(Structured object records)
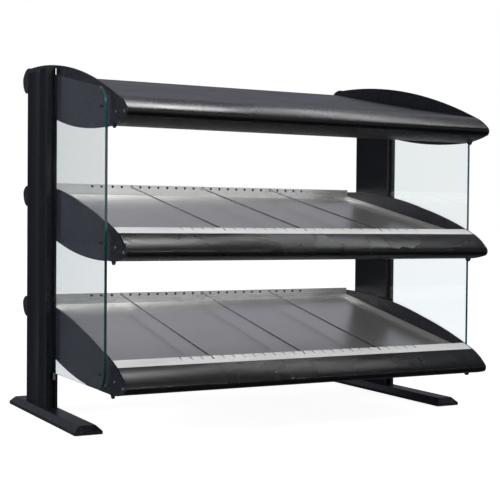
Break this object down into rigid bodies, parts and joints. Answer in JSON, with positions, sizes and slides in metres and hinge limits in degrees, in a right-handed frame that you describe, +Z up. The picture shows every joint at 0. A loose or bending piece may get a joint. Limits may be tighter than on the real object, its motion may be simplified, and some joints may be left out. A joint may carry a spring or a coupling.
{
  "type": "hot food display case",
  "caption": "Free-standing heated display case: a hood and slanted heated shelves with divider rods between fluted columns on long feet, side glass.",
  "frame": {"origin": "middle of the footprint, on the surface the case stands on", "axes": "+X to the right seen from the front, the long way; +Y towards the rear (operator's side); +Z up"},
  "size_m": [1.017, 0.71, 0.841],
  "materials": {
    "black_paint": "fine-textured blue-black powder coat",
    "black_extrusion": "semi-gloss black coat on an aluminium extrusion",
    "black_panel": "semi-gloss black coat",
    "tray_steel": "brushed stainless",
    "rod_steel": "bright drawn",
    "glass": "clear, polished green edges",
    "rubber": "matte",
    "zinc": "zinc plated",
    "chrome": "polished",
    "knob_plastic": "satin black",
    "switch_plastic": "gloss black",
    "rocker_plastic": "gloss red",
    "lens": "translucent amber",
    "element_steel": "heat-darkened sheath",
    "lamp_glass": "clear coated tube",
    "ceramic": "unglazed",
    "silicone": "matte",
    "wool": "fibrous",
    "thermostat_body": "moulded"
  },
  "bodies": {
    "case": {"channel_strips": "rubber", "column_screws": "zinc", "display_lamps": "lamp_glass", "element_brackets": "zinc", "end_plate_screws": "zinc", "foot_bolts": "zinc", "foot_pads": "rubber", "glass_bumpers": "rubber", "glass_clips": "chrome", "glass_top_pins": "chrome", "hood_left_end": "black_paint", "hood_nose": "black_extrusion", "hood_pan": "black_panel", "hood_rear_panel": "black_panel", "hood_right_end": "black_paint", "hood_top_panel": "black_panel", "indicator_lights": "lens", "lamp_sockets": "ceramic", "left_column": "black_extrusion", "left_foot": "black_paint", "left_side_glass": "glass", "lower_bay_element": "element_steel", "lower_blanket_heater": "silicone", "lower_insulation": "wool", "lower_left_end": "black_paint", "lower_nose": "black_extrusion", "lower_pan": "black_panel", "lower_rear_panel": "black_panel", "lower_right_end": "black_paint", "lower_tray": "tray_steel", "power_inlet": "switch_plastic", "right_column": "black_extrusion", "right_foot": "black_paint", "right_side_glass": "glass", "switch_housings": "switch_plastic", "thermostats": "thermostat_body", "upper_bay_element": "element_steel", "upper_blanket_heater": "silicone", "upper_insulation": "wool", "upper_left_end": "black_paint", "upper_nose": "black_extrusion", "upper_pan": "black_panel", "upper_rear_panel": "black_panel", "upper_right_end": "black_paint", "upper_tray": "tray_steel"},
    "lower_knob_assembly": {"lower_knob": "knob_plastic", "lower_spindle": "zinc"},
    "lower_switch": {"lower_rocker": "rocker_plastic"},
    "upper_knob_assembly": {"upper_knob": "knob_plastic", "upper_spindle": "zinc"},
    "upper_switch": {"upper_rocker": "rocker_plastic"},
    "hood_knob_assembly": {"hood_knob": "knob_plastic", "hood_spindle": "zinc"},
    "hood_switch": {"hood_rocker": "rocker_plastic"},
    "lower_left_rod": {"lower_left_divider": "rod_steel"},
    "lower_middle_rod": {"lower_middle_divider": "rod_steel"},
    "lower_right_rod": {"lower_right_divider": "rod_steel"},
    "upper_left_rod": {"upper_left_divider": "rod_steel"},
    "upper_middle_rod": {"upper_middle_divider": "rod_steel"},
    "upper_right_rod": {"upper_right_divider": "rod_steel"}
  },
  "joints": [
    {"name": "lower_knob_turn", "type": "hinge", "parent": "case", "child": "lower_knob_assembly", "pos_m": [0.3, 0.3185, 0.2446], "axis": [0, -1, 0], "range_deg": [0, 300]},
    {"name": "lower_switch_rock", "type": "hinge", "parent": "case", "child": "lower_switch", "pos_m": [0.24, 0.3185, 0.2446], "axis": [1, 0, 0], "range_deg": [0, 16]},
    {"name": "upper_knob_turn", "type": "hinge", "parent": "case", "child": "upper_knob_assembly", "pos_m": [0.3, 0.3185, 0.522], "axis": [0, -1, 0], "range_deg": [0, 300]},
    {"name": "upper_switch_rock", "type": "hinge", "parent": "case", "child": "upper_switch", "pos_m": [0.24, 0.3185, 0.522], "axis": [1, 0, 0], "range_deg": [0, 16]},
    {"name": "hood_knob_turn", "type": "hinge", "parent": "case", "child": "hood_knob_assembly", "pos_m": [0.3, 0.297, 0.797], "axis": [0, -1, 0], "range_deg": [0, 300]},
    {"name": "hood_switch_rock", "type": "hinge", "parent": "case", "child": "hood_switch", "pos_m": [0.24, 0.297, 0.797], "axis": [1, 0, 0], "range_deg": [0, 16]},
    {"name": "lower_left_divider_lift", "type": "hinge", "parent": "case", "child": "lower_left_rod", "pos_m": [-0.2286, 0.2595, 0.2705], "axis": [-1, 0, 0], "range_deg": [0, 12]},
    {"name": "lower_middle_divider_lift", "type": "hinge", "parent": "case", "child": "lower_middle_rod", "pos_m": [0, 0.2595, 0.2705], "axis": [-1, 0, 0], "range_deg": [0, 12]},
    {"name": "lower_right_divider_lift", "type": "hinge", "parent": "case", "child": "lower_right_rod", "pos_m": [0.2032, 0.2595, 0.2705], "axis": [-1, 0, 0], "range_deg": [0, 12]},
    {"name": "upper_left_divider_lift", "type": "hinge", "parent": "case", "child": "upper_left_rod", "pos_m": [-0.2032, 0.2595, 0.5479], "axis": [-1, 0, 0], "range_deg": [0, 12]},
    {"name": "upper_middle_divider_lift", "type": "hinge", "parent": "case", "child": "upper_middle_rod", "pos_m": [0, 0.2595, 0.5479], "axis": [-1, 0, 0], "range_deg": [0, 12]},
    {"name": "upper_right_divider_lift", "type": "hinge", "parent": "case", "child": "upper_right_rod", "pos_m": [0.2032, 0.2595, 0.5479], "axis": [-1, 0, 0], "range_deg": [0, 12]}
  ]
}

--

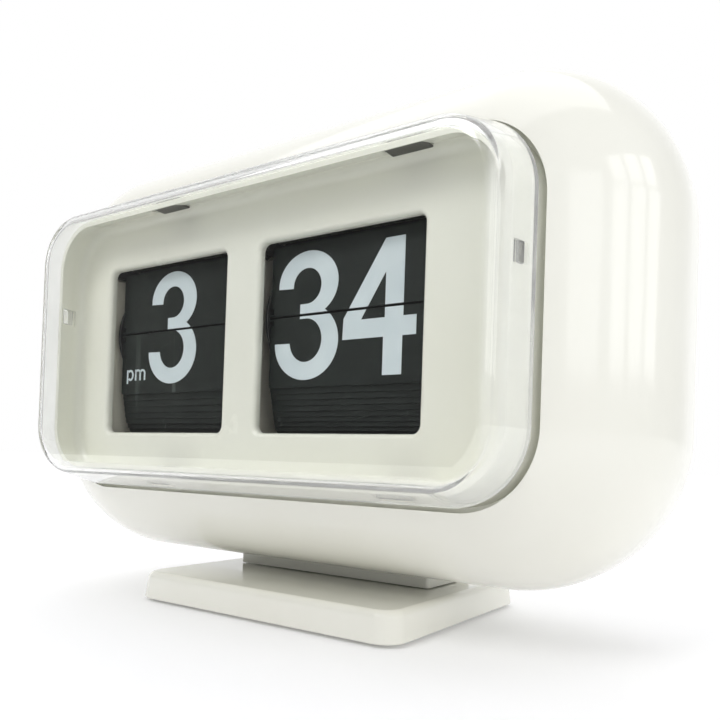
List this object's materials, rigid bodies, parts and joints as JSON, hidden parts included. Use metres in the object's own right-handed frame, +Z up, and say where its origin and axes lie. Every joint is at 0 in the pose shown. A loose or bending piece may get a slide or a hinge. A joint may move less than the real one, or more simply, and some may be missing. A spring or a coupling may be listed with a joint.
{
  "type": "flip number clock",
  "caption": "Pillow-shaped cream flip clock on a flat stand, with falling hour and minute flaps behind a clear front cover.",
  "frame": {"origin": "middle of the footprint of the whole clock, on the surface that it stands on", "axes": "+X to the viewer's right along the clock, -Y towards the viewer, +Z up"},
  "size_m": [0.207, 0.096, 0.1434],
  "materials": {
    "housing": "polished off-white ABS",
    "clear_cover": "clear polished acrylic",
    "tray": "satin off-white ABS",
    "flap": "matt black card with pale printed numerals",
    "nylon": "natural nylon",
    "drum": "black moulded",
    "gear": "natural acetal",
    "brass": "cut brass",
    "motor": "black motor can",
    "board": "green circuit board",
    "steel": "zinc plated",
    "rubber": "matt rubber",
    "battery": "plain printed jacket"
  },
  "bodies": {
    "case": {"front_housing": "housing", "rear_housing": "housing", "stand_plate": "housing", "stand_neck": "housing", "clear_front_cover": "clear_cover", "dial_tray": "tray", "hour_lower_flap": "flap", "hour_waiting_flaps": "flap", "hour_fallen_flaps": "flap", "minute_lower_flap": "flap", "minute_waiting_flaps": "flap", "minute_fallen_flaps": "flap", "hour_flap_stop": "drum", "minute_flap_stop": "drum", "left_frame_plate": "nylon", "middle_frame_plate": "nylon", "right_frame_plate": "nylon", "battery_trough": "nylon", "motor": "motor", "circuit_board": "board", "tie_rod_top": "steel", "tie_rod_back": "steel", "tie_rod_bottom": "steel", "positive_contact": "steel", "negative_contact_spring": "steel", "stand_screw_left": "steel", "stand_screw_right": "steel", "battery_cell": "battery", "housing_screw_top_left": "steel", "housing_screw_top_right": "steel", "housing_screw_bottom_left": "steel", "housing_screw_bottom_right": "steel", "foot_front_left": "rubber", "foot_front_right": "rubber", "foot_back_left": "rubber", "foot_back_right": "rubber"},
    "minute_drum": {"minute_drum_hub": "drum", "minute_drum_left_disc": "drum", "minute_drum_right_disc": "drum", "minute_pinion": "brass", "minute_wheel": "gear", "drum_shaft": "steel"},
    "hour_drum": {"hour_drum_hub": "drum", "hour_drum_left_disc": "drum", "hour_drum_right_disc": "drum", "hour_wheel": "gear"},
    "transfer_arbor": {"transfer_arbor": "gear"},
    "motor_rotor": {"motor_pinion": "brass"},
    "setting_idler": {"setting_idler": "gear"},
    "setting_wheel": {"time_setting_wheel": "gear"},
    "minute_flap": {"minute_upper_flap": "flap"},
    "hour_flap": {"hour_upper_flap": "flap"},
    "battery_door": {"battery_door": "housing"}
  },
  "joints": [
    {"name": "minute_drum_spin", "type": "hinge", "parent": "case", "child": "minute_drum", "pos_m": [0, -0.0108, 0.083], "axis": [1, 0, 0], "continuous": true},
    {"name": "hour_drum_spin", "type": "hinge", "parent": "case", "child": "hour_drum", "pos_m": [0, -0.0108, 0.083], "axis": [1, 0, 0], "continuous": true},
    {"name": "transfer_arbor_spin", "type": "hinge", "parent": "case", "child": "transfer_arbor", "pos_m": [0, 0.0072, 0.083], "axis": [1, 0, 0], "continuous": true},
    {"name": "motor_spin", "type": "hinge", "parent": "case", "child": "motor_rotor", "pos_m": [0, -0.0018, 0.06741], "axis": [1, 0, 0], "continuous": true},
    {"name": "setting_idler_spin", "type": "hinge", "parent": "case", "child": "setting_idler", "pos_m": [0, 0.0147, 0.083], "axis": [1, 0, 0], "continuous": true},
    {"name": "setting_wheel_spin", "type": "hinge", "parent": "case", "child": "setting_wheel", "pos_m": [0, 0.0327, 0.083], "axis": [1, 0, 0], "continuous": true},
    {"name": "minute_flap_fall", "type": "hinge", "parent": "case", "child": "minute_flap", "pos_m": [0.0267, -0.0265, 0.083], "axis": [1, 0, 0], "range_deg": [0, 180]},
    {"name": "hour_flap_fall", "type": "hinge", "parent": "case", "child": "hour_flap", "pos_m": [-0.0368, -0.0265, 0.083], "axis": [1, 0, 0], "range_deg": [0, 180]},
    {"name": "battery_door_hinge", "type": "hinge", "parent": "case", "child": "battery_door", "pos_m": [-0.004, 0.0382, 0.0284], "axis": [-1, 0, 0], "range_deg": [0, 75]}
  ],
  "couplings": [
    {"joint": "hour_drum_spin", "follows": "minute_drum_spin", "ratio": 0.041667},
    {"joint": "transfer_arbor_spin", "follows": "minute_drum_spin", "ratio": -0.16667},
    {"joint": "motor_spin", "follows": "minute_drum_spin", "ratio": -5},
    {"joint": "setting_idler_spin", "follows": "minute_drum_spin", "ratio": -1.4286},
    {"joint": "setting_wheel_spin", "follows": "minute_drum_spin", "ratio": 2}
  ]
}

* * *

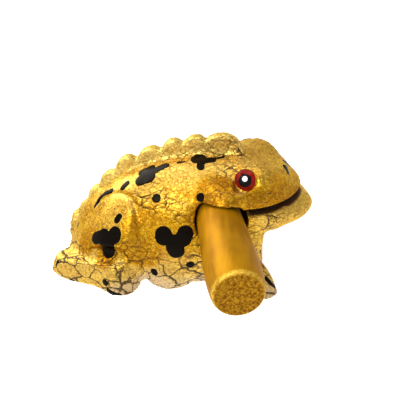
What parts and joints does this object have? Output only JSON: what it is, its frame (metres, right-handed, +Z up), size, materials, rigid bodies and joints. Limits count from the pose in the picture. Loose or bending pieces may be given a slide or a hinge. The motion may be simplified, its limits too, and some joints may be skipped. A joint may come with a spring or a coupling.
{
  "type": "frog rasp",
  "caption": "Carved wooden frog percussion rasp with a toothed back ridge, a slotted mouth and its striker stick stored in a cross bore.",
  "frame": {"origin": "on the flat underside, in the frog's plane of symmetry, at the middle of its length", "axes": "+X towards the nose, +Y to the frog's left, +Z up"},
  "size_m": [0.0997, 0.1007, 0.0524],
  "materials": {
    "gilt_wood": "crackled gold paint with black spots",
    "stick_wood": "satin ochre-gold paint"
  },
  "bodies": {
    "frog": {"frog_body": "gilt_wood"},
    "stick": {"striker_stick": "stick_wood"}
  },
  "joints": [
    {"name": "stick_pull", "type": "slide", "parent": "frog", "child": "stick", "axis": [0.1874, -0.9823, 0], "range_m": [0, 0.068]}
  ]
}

▸ **Problem requirements**: In the listing above, find the lines holding the word "from" and copy them.

▸ **Answer below**:
  "frame": {"origin": "middle of the footprint, on the surface the case stands on", "axes": "+X to the right seen from the front, the long way; +Y towards the rear (operator's side); +Z up"},
What parts and joints does this object have? Output only JSON: what it is, its frame (metres, right-handed, +Z up), size, materials, rigid bodies and joints. Limits count from the pose in the picture. Loose or bending pieces may be given a slide or a hinge. The motion may be simplified, its limits too, and some joints may be skipped. A joint may come with a spring or a coupling.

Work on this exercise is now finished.